• WHAT NEEDS TO BE DONE: Print out every line, exactly as written.

• SUPPLIED DATA:

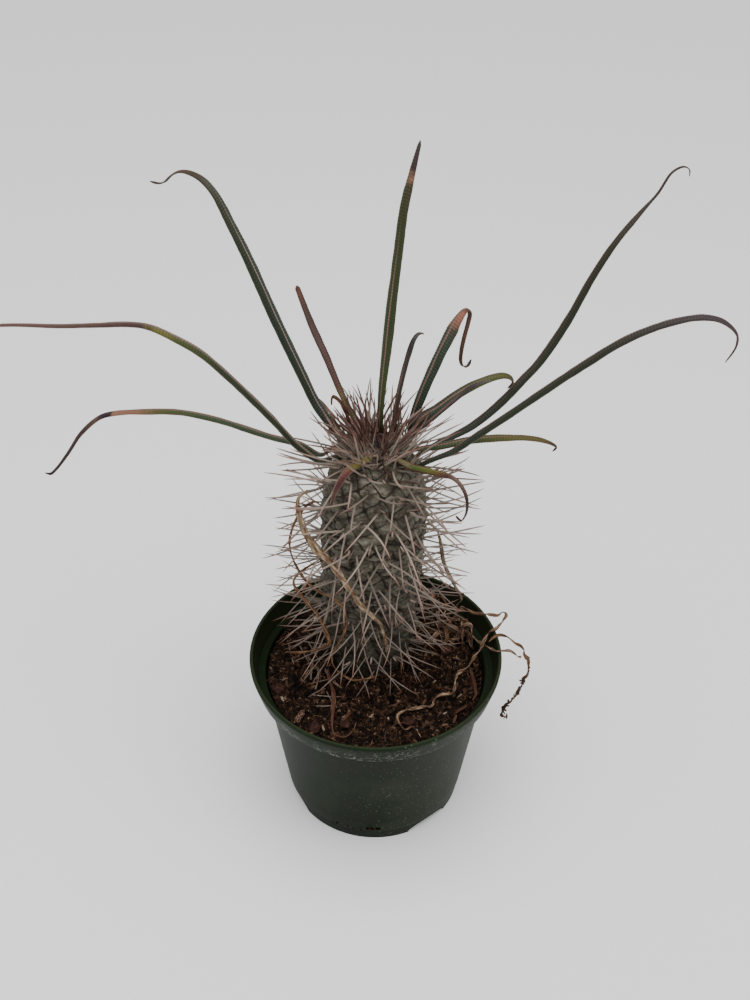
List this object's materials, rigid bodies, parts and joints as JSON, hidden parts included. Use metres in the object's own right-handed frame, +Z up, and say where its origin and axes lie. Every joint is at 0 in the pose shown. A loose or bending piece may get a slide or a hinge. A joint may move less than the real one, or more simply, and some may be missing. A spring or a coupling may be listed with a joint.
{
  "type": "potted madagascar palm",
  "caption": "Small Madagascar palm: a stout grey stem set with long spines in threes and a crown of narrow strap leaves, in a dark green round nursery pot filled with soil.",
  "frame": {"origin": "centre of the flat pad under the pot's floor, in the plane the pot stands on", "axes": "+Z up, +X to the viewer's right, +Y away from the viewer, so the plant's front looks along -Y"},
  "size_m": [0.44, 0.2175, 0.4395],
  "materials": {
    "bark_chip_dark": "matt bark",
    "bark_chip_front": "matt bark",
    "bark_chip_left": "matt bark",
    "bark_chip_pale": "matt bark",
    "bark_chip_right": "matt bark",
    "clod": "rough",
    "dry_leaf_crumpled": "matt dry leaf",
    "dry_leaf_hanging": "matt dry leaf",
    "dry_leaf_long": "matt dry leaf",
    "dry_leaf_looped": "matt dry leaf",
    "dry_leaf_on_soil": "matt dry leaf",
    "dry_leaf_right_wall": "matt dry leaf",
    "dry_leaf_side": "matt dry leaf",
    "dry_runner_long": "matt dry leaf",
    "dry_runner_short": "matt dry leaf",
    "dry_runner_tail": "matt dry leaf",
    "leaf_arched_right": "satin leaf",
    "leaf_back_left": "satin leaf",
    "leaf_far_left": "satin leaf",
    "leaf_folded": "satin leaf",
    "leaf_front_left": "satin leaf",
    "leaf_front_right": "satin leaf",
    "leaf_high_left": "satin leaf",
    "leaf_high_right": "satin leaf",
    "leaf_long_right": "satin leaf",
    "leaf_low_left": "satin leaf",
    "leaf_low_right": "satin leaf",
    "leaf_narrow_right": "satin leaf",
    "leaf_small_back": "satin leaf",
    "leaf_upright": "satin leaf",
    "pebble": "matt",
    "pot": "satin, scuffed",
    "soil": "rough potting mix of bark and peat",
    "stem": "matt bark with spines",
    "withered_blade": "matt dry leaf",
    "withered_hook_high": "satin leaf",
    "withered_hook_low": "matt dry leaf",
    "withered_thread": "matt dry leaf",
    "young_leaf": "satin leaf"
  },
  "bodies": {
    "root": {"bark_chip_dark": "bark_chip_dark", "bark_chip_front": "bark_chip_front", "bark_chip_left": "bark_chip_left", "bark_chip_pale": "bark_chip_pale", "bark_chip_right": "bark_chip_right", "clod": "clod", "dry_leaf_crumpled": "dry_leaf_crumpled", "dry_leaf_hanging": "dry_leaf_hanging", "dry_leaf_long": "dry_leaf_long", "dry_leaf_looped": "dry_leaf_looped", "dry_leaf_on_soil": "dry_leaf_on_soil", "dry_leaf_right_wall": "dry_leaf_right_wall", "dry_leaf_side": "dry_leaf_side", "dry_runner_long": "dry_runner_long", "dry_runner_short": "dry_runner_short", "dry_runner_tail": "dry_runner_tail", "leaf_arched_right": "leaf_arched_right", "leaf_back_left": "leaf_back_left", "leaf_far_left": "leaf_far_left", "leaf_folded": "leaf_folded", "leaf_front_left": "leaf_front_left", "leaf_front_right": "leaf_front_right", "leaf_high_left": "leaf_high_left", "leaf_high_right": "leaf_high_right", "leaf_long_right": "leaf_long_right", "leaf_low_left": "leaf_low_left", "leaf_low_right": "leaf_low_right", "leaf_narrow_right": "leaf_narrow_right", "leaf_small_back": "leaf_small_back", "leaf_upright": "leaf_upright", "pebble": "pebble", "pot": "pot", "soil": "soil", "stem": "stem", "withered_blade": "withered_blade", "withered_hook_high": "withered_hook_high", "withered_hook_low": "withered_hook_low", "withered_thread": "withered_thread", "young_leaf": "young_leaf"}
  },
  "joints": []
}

• CORRECT RESULT:
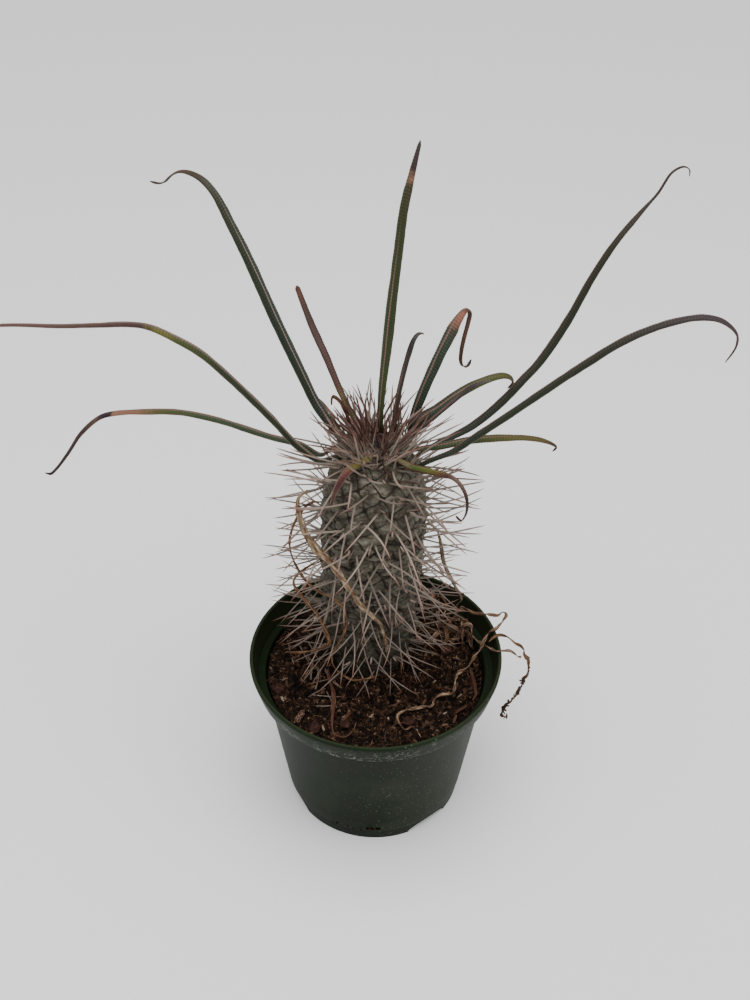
List this object's materials, rigid bodies, parts and joints as JSON, hidden parts included. Use metres in the object's own right-handed frame, +Z up, and say where its origin and axes lie. Every joint is at 0 in the pose shown. A loose or bending piece may get a slide or a hinge. A joint may move less than the real one, or more simply, and some may be missing. A spring or a coupling may be listed with a joint.
{
  "type": "potted madagascar palm",
  "caption": "Small Madagascar palm: a stout grey stem set with long spines in threes and a crown of narrow strap leaves, in a dark green round nursery pot filled with soil.",
  "frame": {"origin": "centre of the flat pad under the pot's floor, in the plane the pot stands on", "axes": "+Z up, +X to the viewer's right, +Y away from the viewer, so the plant's front looks along -Y"},
  "size_m": [0.44, 0.2175, 0.4395],
  "materials": {
    "bark_chip_dark": "matt bark",
    "bark_chip_front": "matt bark",
    "bark_chip_left": "matt bark",
    "bark_chip_pale": "matt bark",
    "bark_chip_right": "matt bark",
    "clod": "rough",
    "dry_leaf_crumpled": "matt dry leaf",
    "dry_leaf_hanging": "matt dry leaf",
    "dry_leaf_long": "matt dry leaf",
    "dry_leaf_looped": "matt dry leaf",
    "dry_leaf_on_soil": "matt dry leaf",
    "dry_leaf_right_wall": "matt dry leaf",
    "dry_leaf_side": "matt dry leaf",
    "dry_runner_long": "matt dry leaf",
    "dry_runner_short": "matt dry leaf",
    "dry_runner_tail": "matt dry leaf",
    "leaf_arched_right": "satin leaf",
    "leaf_back_left": "satin leaf",
    "leaf_far_left": "satin leaf",
    "leaf_folded": "satin leaf",
    "leaf_front_left": "satin leaf",
    "leaf_front_right": "satin leaf",
    "leaf_high_left": "satin leaf",
    "leaf_high_right": "satin leaf",
    "leaf_long_right": "satin leaf",
    "leaf_low_left": "satin leaf",
    "leaf_low_right": "satin leaf",
    "leaf_narrow_right": "satin leaf",
    "leaf_small_back": "satin leaf",
    "leaf_upright": "satin leaf",
    "pebble": "matt",
    "pot": "satin, scuffed",
    "soil": "rough potting mix of bark and peat",
    "stem": "matt bark with spines",
    "withered_blade": "matt dry leaf",
    "withered_hook_high": "satin leaf",
    "withered_hook_low": "matt dry leaf",
    "withered_thread": "matt dry leaf",
    "young_leaf": "satin leaf"
  },
  "bodies": {
    "root": {"bark_chip_dark": "bark_chip_dark", "bark_chip_front": "bark_chip_front", "bark_chip_left": "bark_chip_left", "bark_chip_pale": "bark_chip_pale", "bark_chip_right": "bark_chip_right", "clod": "clod", "dry_leaf_crumpled": "dry_leaf_crumpled", "dry_leaf_hanging": "dry_leaf_hanging", "dry_leaf_long": "dry_leaf_long", "dry_leaf_looped": "dry_leaf_looped", "dry_leaf_on_soil": "dry_leaf_on_soil", "dry_leaf_right_wall": "dry_leaf_right_wall", "dry_leaf_side": "dry_leaf_side", "dry_runner_long": "dry_runner_long", "dry_runner_short": "dry_runner_short", "dry_runner_tail": "dry_runner_tail", "leaf_arched_right": "leaf_arched_right", "leaf_back_left": "leaf_back_left", "leaf_far_left": "leaf_far_left", "leaf_folded": "leaf_folded", "leaf_front_left": "leaf_front_left", "leaf_front_right": "leaf_front_right", "leaf_high_left": "leaf_high_left", "leaf_high_right": "leaf_high_right", "leaf_long_right": "leaf_long_right", "leaf_low_left": "leaf_low_left", "leaf_low_right": "leaf_low_right", "leaf_narrow_right": "leaf_narrow_right", "leaf_small_back": "leaf_small_back", "leaf_upright": "leaf_upright", "pebble": "pebble", "pot": "pot", "soil": "soil", "stem": "stem", "withered_blade": "withered_blade", "withered_hook_high": "withered_hook_high", "withered_hook_low": "withered_hook_low", "withered_thread": "withered_thread", "young_leaf": "young_leaf"}
  },
  "joints": []
}